Visiting Ambrose’s studio at the home she shares with her husband, Chapman, and baby daughter, Ada Mae, on 10 tree-filled acres of rolling hills outside of Bastrop, Texas is rather akin to visiting a chemist’s lab, albeit with a wonderfully pastoral twist.

 

Bags of neatly labeled powders are stacked in a cupboard and large jars hold concoctions in various stages of science-experiment type decomposition. Containers holding all manner of roots, leaves, onionskins, pecans, acorns, walnut hulls, marigold blossoms, wood shavings, wild indigo, and other dried plant material fill shelves, line a table, and pack baskets on the floor.

 

While she frequently orders dyestuffs, such as cochineal, from online suppliers, Ambrose also forages her own and neighbors’ properties for materials to use in coloring the fabrics she uses in her quilts.

 

“One of our neighbors has a whole grove of Osage orange trees,” she says with obvious delight. “The heartwood makes a beautiful yellow-orange.”

 

A 2013 winner of a Martha Stewart American Made Program award for her Folk Fibers handmade quilts, 32-year old Maura did not grow up around quilters.
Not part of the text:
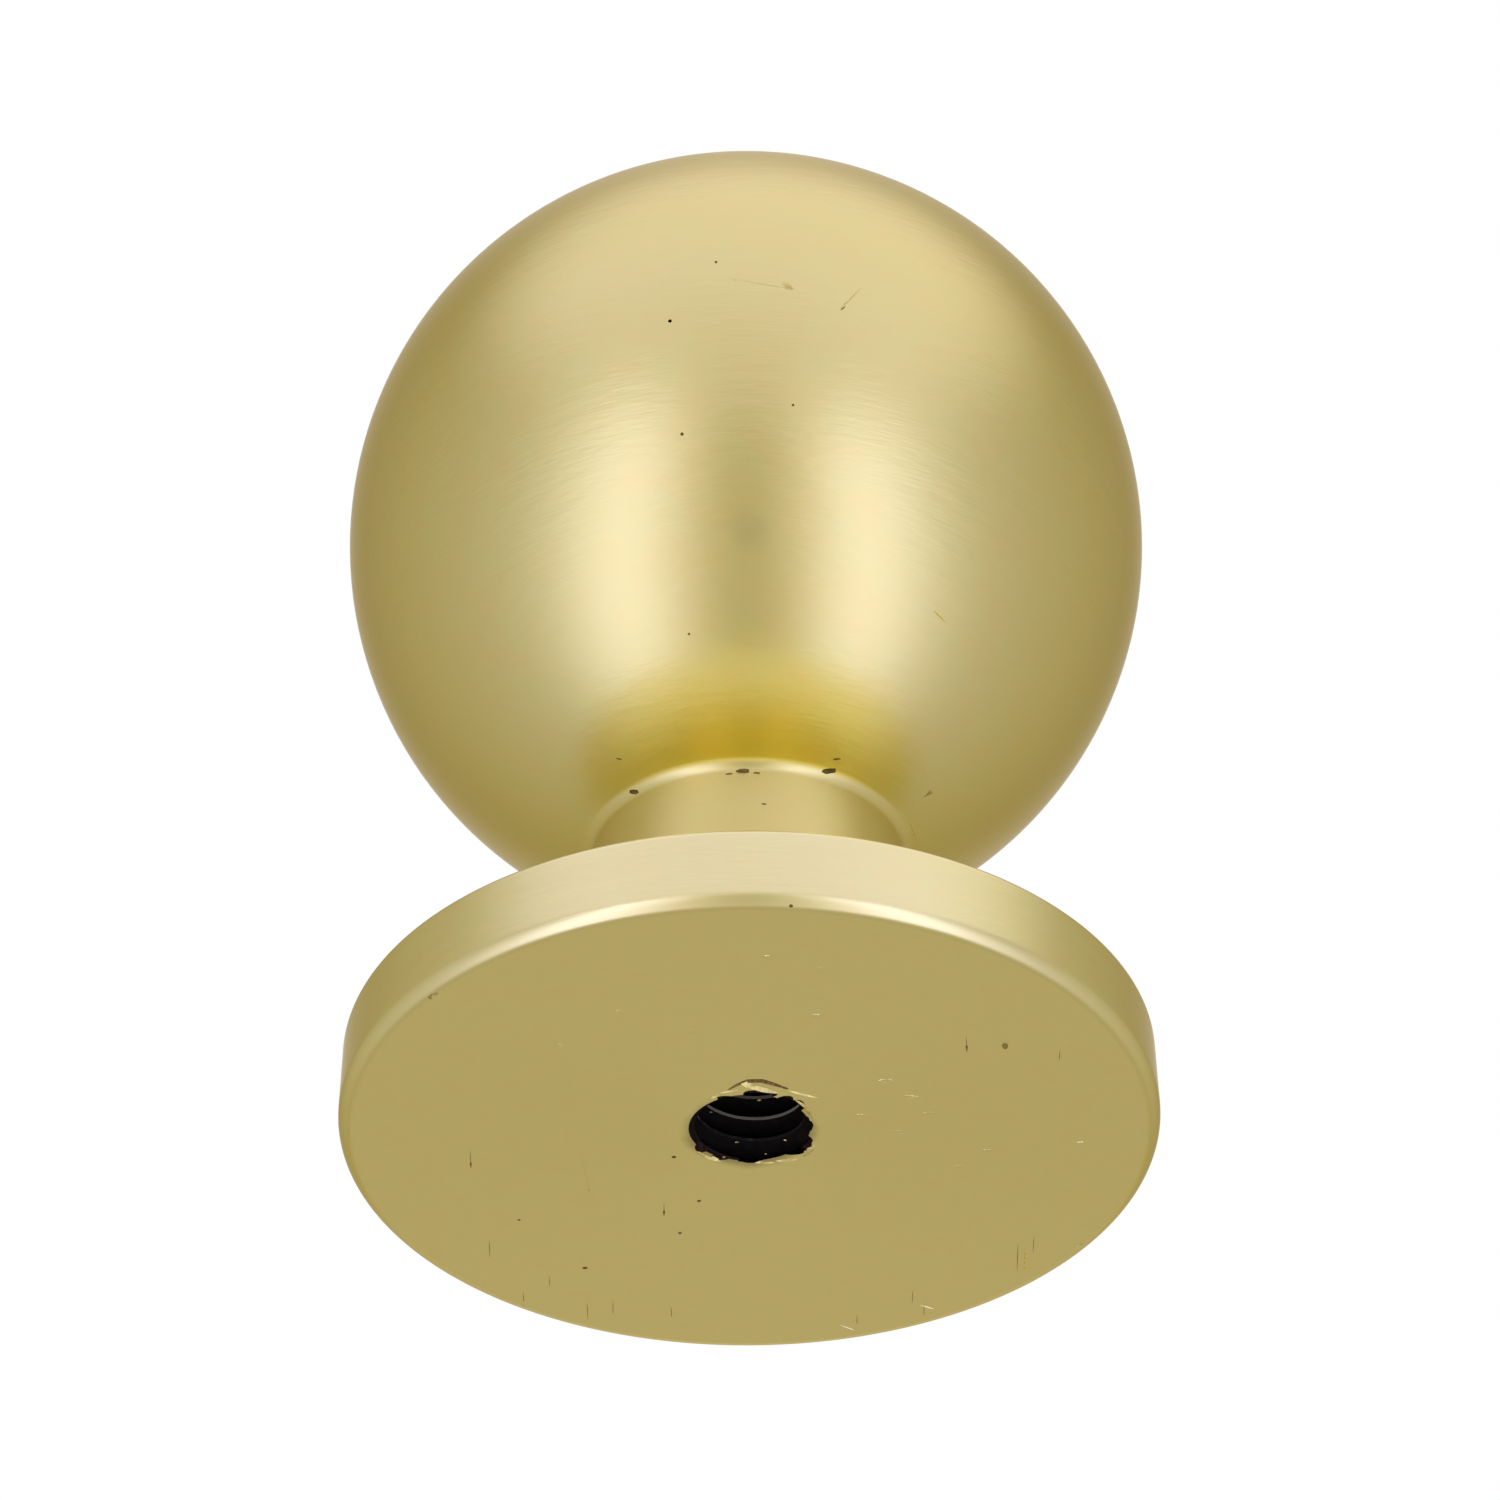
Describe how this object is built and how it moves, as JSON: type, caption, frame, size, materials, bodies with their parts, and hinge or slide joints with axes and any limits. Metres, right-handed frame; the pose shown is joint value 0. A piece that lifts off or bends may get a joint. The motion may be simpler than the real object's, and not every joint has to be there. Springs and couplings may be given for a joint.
{
  "type": "cabinet knob",
  "caption": "Ball knob with a short neck and a round flat base, fixed to a drawer or cabinet door by a screw from behind in its blind tapped hole.",
  "frame": {"origin": "centre of the flat mounting face, on the axis of the screw hole", "axes": "+Z along the knob's axis, from the mounting face towards the ball"},
  "size_m": [0.0258, 0.0258, 0.035],
  "materials": {
    "satin_brass": "satin: brushed round the knob's axis, plated and lacquered over a cast core"
  },
  "bodies": {
    "root": {"knob": "satin_brass"}
  },
  "joints": []
}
The North Carolina native is a graduate of the Savannah (Georgia) College of Art and Design with a major in Fibers, and she learned to quilt at school.

 

She has always had the quilter’s innate appreciation for fabric, however.

 

“My grandma had some beautiful fabrics in her attic and I used to love looking at them. When I was in high school she let me have them,” she recalls. “I didn’t do anything with them for a long time because they were special, and I wanted them to have a special end use. It took a long time before I was ready to cut them.”

 

Hand dyeing with organic dyes is also something that Maura learned at school. While her classes covered all types of dyes and different methods of dyeing, it was the study of natural plant dyes that really resonated with her.

 

Like many quilters, Ambrose finds inspiration in nature. And prior to starting her Folk Fibers business, she apprenticed with a small farmer, managed a greenhouse, and did her own gardening.

 

Those horticultural experiences were key to her use of natural materials for dyestuffs. “A light bulb went off in my head when I realized that I could at least partially control my sources for dyes by growing my own plants or harvesting plants that grew around me,” she says.

 

Part of the current maker movement, she is passionate about quality craftsmanship. Her artistic training, her love of fabrics, and her appreciation for natural color combine to produce handmade quilts with a modern twist that have proven highly popular with customers.

 

Maura’s Folk Fibers brand has more than 50,000 followers on Instagram and Facebook; she has collaborated with Levi’s and Terrain to produce quilts shown and sold at their flagship stores; and her work has been featured in such publications as Martha Stewart Living, American Craft Magazine, and Country Living.

 

Each of her quilts is quilted by hand and packed in a handmade, screen printed cedar box. Because of the high demand for her products, Ambrose has hired three Austin-based quilters to help her hand quilt. “At first it was weird to see someone else’s quilting on my quilts,” she laughs. “But now I love to see their work and I call them my angels.”

 

With a steady stream of orders for her quilts; a book on quilting and natural dyes in the works; and being a featured lecturer and workshop leader at the Modern Quilt Guild’s recent QuiltCon held in Austin, Maura Ambrose’s future seems bright indeed, no matter how you color it.